*** SUPPLIED DATA ***

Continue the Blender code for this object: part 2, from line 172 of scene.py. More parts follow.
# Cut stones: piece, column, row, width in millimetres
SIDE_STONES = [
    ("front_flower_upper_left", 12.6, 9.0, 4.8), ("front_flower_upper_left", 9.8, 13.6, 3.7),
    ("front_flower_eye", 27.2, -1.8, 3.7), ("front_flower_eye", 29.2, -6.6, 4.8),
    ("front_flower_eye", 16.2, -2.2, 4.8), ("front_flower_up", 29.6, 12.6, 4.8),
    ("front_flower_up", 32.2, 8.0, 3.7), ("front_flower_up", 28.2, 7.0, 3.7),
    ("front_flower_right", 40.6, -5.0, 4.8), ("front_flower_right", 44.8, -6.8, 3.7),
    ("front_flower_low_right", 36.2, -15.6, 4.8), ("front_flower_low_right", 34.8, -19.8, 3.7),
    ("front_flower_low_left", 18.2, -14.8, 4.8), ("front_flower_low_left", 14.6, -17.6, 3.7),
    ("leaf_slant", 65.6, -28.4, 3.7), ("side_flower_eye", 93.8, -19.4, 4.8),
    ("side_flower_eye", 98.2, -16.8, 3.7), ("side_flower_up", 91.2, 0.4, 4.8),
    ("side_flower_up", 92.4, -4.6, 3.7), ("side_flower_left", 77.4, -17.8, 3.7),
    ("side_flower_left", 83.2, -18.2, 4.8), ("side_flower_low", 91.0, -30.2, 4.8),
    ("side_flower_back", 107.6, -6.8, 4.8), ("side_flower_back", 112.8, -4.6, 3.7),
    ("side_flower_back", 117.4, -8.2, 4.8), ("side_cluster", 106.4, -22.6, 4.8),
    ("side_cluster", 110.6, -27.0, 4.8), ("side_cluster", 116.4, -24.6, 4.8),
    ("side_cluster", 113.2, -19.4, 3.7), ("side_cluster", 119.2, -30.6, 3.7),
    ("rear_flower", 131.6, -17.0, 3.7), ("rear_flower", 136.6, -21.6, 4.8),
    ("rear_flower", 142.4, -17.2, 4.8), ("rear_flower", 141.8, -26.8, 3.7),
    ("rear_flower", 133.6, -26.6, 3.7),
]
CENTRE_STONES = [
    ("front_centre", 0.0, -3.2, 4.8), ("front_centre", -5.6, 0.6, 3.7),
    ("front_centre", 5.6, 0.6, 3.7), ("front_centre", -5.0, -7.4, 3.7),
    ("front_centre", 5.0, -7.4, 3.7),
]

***

» **WHAT YOU ARE ASKED TO DO**
Return what is listed above, exactly and completely.

» **FULL ANSWER**
Continue the Blender code for this object: part 2, from line 172 of scene.py. More parts follow.
# Cut stones: piece, column, row, width in millimetres
SIDE_STONES = [
    ("front_flower_upper_left", 12.6, 9.0, 4.8), ("front_flower_upper_left", 9.8, 13.6, 3.7),
    ("front_flower_eye", 27.2, -1.8, 3.7), ("front_flower_eye", 29.2, -6.6, 4.8),
    ("front_flower_eye", 16.2, -2.2, 4.8), ("front_flower_up", 29.6, 12.6, 4.8),
    ("front_flower_up", 32.2, 8.0, 3.7), ("front_flower_up", 28.2, 7.0, 3.7),
    ("front_flower_right", 40.6, -5.0, 4.8), ("front_flower_right", 44.8, -6.8, 3.7),
    ("front_flower_low_right", 36.2, -15.6, 4.8), ("front_flower_low_right", 34.8, -19.8, 3.7),
    ("front_flower_low_left", 18.2, -14.8, 4.8), ("front_flower_low_left", 14.6, -17.6, 3.7),
    ("leaf_slant", 65.6, -28.4, 3.7), ("side_flower_eye", 93.8, -19.4, 4.8),
    ("side_flower_eye", 98.2, -16.8, 3.7), ("side_flower_up", 91.2, 0.4, 4.8),
    ("side_flower_up", 92.4, -4.6, 3.7), ("side_flower_left", 77.4, -17.8, 3.7),
    ("side_flower_left", 83.2, -18.2, 4.8), ("side_flower_low", 91.0, -30.2, 4.8),
    ("side_flower_back", 107.6, -6.8, 4.8), ("side_flower_back", 112.8, -4.6, 3.7),
    ("side_flower_back", 117.4, -8.2, 4.8), ("side_cluster", 106.4, -22.6, 4.8),
    ("side_cluster", 110.6, -27.0, 4.8), ("side_cluster", 116.4, -24.6, 4.8),
    ("side_cluster", 113.2, -19.4, 3.7), ("side_cluster", 119.2, -30.6, 3.7),
    ("rear_flower", 131.6, -17.0, 3.7), ("rear_flower", 136.6, -21.6, 4.8),
    ("rear_flower", 142.4, -17.2, 4.8), ("rear_flower", 141.8, -26.8, 3.7),
    ("rear_flower", 133.6, -26.6, 3.7),
]
CENTRE_STONES = [
    ("front_centre", 0.0, -3.2, 4.8), ("front_centre", -5.6, 0.6, 3.7),
    ("front_centre", 5.6, 0.6, 3.7), ("front_centre", -5.0, -7.4, 3.7),
    ("front_centre", 5.0, -7.4, 3.7),
]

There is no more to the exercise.